On Thu, Feb 26, 2009 at 6:23 PM, Don Stewart <dons at galois.com> wrote:
> But note the lazy list of Double pairs, so the inner loop still looks like this though:
>
>    $wlgo :: Int# -> [(Double, Double)] -> Int
>
>    $wlgo =
>      \ (ww_s1pv :: Int#)
>        (w_s1px :: [(Double, Double)]) ->
>        case w_s1px of wild_aTl {
>          [] -> I# ww_s1pv;
>          : x_aTp xs_aTq ->
>            case x_aTp of wild1_B1 { (x1_ak3, y_ak5) ->
>            case x1_ak3 of wild2_aX8 { D# x2_aXa ->
>            case y_ak5 of wild3_XYs { D# x3_XYx ->
>            case <=##
>                   (sqrtDouble#
>                      (+##
>                         (*## x2_aXa x2_aXa) (*## x3_XYx x3_XYx)))
>                   1.0
>            of wild4_X1D {
>              False -> $wlgo ww_s1pv xs_aTq;
>              True -> $wlgo (+# ww_s1pv 1) xs_aTq
>            }
>
> while we want to keep everything in registers with something like:
>
>    Int# -> Double# -> Double# -> Int#
>
> So we'll be paying a penalty to force the next elem of the list (instead of
> just calling the Double generator).  This definitely has an impact on performance.
>
>    $ ghc-core B.hs -O2 -fvia-C -optc-O3 -fexcess-precision -optc-march=core2 -funbox-strict-fields
>
>    $ time ./B 10000000
>    3.1407688
>    ./B 10000000  2.41s user 0.01s system 99% cpu 2.415 total
>
>
> Now, what if we just rewrote that inner loop directly to avoid intermediate stuff?
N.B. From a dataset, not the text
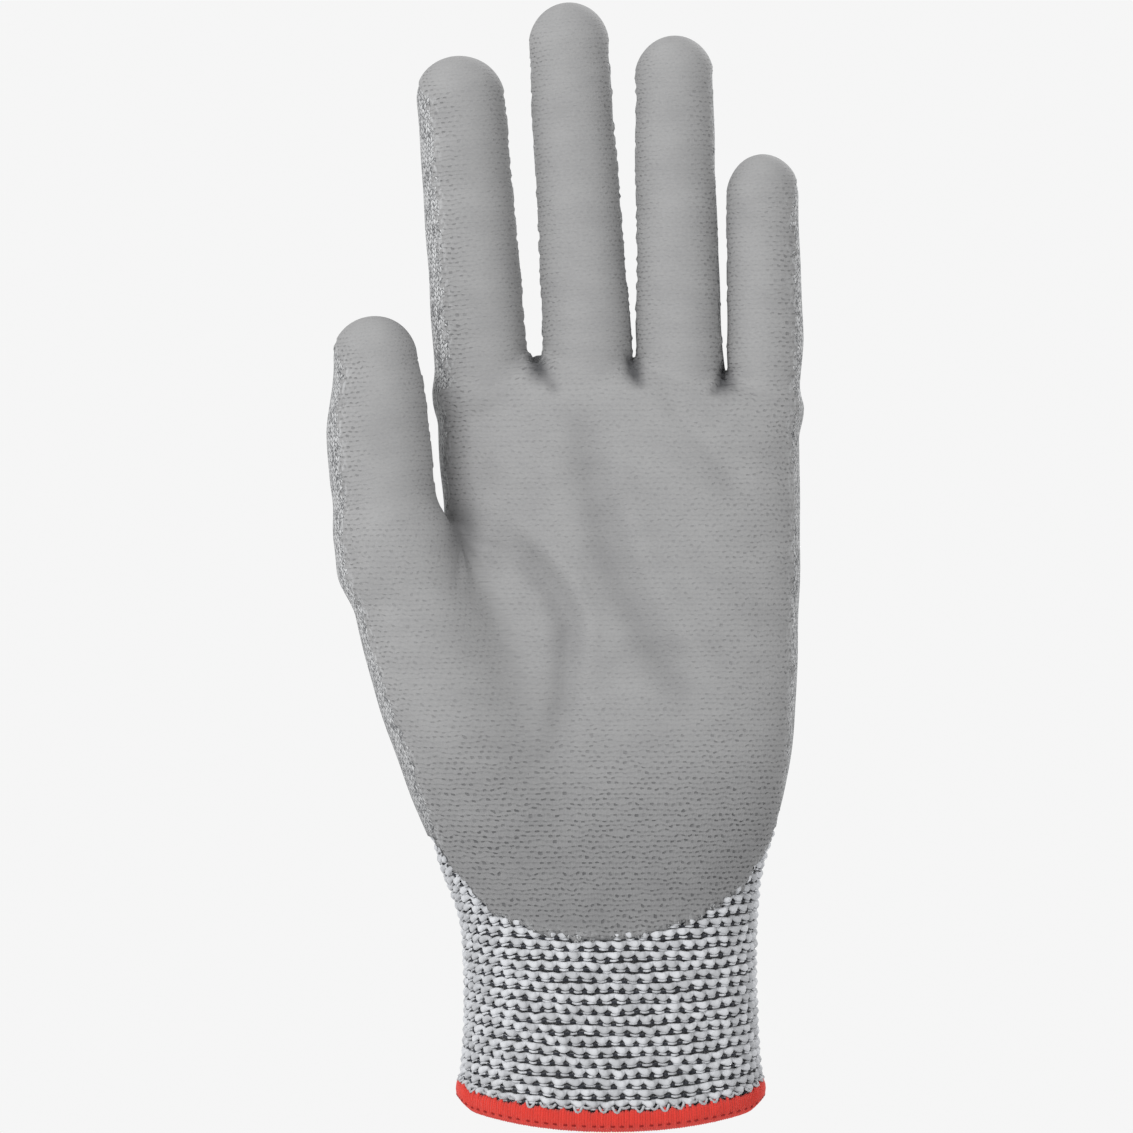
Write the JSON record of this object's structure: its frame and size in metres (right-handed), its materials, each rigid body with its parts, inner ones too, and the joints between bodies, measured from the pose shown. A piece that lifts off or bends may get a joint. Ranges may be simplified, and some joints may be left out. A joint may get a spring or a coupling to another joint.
{
  "type": "cut resistant glove",
  "caption": "Left-hand knitted cut resistant work glove with a polyurethane palm film, elastic cuff and red overlocked hem; fingers, thumb and wrist bend.",
  "frame": {"origin": "centre of the wrist opening, level with the hem's lowest point", "axes": "+Z towards the fingertips, -Y out of the palm, -X towards the thumb"},
  "size_m": [0.1021, 0.0508, 0.2415],
  "materials": {
    "knit": "salt and pepper plain knit, light and near-black yarns plated together",
    "coating": "matt grey polyurethane film, the knit showing through",
    "fold": "knit with its film, matt grey",
    "hem_thread": "red overlock thread",
    "stitch_thread": "dark red needle thread",
    "elastic": "covered elastic yarn"
  },
  "bodies": {
    "cuff": {"hem_overlock": "hem_thread", "hem_chain_stitch": "stitch_thread", "cuff_knit": "knit", "cuff_elastic_yarns": "elastic", "wrist_fold": "knit"},
    "palm": {"palm_knit": "knit", "palm_coating": "coating", "wrist_coating": "coating", "index_base_fold": "fold", "middle_base_fold": "fold", "ring_base_fold": "fold", "little_base_fold": "fold", "thumb_base_fold": "fold"},
    "index_base": {"index_base_knit": "knit", "index_base_coating": "coating", "index_mid_fold": "fold"},
    "index_mid": {"index_mid_knit": "knit", "index_mid_coating": "coating", "index_tip_fold": "fold"},
    "index_tip": {"index_tip_knit": "knit", "index_tip_coating": "coating"},
    "middle_base": {"middle_base_knit": "knit", "middle_base_coating": "coating", "middle_mid_fold": "fold"},
    "middle_mid": {"middle_mid_knit": "knit", "middle_mid_coating": "coating", "middle_tip_fold": "fold"},
    "middle_tip": {"middle_tip_knit": "knit", "middle_tip_coating": "coating"},
    "ring_base": {"ring_base_knit": "knit", "ring_base_coating": "coating", "ring_mid_fold": "fold"},
    "ring_mid": {"ring_mid_knit": "knit", "ring_mid_coating": "coating", "ring_tip_fold": "fold"},
    "ring_tip": {"ring_tip_knit": "knit", "ring_tip_coating": "coating"},
    "little_base": {"little_base_knit": "knit", "little_base_coating": "coating", "little_mid_fold": "fold"},
    "little_mid": {"little_mid_knit": "knit", "little_mid_coating": "coating", "little_tip_fold": "fold"},
    "little_tip": {"little_tip_knit": "knit", "little_tip_coating": "coating"},
    "thumb_base": {"thumb_base_knit": "knit", "thumb_base_coating": "coating", "thumb_tip_fold": "fold"},
    "thumb_tip": {"thumb_tip_knit": "knit", "thumb_tip_coating": "coating"}
  },
  "joints": [
    {"name": "wrist_bend", "type": "hinge", "parent": "cuff", "child": "palm", "pos_m": [0, 0, 0.047], "axis": [1, 0, 0], "range_deg": [-30, 30], "deforming": ["wrist_fold", "wrist_coating"]},
    {"name": "index_base_bend", "type": "hinge", "parent": "palm", "child": "index_base", "pos_m": [-0.02798, -0.00232, 0.16798], "axis": [0.9971, 0, 0.0767], "range_deg": [0, 60], "deforming": ["index_base_fold"]},
    {"name": "index_mid_bend", "type": "hinge", "parent": "index_base", "child": "index_mid", "pos_m": [-0.02967, -0.00306, 0.18992], "axis": [0.9971, 0, 0.0767], "range_deg": [0, 80], "deforming": ["index_mid_fold"]},
    {"name": "index_tip_bend", "type": "hinge", "parent": "index_mid", "child": "index_tip", "pos_m": [-0.03121, -0.00468, 0.20986], "axis": [0.9971, 0, 0.0767], "range_deg": [0, 55], "deforming": ["index_tip_fold"]},
    {"name": "middle_base_bend", "type": "hinge", "parent": "palm", "child": "middle_base", "pos_m": [-0.00501, -0.00223, 0.16899], "axis": [0.998, 0, 0.0628], "range_deg": [0, 60], "deforming": ["middle_base_fold"]},
    {"name": "middle_mid_bend", "type": "hinge", "parent": "middle_base", "child": "middle_mid", "pos_m": [-0.00665, -0.0029, 0.19494], "axis": [0.998, 0, 0.0628], "range_deg": [0, 80], "deforming": ["middle_mid_fold"]},
    {"name": "middle_tip_bend", "type": "hinge", "parent": "middle_mid", "child": "middle_tip", "pos_m": [-0.00809, -0.00443, 0.21789], "axis": [0.998, 0, 0.0628], "range_deg": [0, 55], "deforming": ["middle_tip_fold"]},
    {"name": "ring_base_bend", "type": "hinge", "parent": "palm", "child": "ring_base", "pos_m": [0.01469, -0.00209, 0.168], "axis": [0.9998, 0, 0.0209], "range_deg": [0, 60], "deforming": ["ring_base_fold"]},
    {"name": "ring_mid_bend", "type": "hinge", "parent": "ring_base", "child": "ring_mid", "pos_m": [0.0142, -0.00277, 0.19149], "axis": [0.9998, 0, 0.0209], "range_deg": [0, 80], "deforming": ["ring_mid_fold"]},
    {"name": "ring_tip_bend", "type": "hinge", "parent": "ring_mid", "child": "ring_tip", "pos_m": [0.01375, -0.00436, 0.21299], "axis": [0.9998, 0, 0.0209], "range_deg": [0, 55], "deforming": ["ring_tip_fold"]},
    {"name": "little_base_bend", "type": "hinge", "parent": "palm", "child": "little_base", "pos_m": [0.03321, -0.00186, 0.1655], "axis": [0.9998, 0, 0.0209], "range_deg": [0, 60], "deforming": ["little_base_fold"]},
    {"name": "little_mid_bend", "type": "hinge", "parent": "little_base", "child": "little_mid", "pos_m": [0.03291, -0.00231, 0.1795], "axis": [0.9998, 0, 0.0209], "range_deg": [0, 80], "deforming": ["little_mid_fold"]},
    {"name": "little_tip_bend", "type": "hinge", "parent": "little_mid", "child": "little_tip", "pos_m": [0.03261, -0.00341, 0.19399], "axis": [0.9998, 0, 0.0209], "range_deg": [0, 55], "deforming": ["little_tip_fold"]},
    {"name": "thumb_base_bend", "type": "hinge", "parent": "palm", "child": "thumb_base", "pos_m": [-0.0472, -0.01685, 0.1305], "axis": [0.9948, 0.0523, 0.087], "range_deg": [0, 35], "deforming": ["thumb_base_fold"]},
    {"name": "thumb_tip_bend", "type": "hinge", "parent": "thumb_base", "child": "thumb_tip", "pos_m": [-0.04894, -0.01699, 0.15042], "axis": [0.9948, 0.0523, 0.087], "range_deg": [0, 55], "deforming": ["thumb_tip_fold"]}
  ]
}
That'd give
> us a decent lower bound.
>
>    {-# LANGUAGE BangPatterns #-}
>
>    import System.Environment
>    import System.Random.Mersenne
>
>    isInCircle :: Double -> Double -> Bool
>    isInCircle x y = sqrt (x*x + y*y) <= 1.0
>
>    countHits :: Int -> IO Int
>    countHits lim = do
>        g <- newMTGen Nothing
>        let go :: Int -> Int -> IO Int
>            go !throws !hits
>                | throws >= lim  = return hits
>                | otherwise = do
>                    x <- random g   -- use mersenne-random-pure64 to stay pure!
>                    y <- random g
>                    if isInCircle x y
>                        then go (throws+1) (hits+1)
>                        else go (throws+1) hits
>        go 0 0
>
>    monteCarloPi :: Int -> IO Double
>    monteCarloPi n = do
>        hits <- countHits n
>        return $ 4.0 * fromIntegral hits / fromIntegral n
>
>    main = do
>        [n] <- getArgs
>        res <- monteCarloPi (read n)
>        print res
>
> And now the inner loop looks like:
>
>      $wa_s1yW :: Int#
>                  -> Int#
>                  -> State# RealWorld
>                  -> (# State# RealWorld, Int #)
>
> Pretty good. Can't avoid the Int boxed return (and resulting heap check) due to use of IO monad.
> But at least does away with heap allocs in the inner loop!
>
> How does it go:
>
>    $ ghc-core A.hs -O2 -fvia-C -optc-O3 -fexcess-precision -optc-march=core2 -funbox-strict-fields
>
>    $ time ./A 10000000
>    3.1412564
>    ./A 10000000  0.81s user 0.00s system 99% cpu 0.818 total
>
> Ok. So 3 times faster. Now the goal is to recover the high level version.
> We have many tools to employ: switching to mersenne-random-pure64 might help
> here. And seeing if you can fuse filling a uvector with randoms, and folding
> over it... t
>
> -- Don
>

Very nice! I also wrote a naive version which used uvector but it was
about twice as slow as the original Haskell version. I wanted to write
"lengthU . filterU isInCircle" because that clearly expresses the
algorithm. Sadly I was at work and didn't have time for profile the
program to see what was wrong. Still, I couldn't resist having a go at
the problem :-)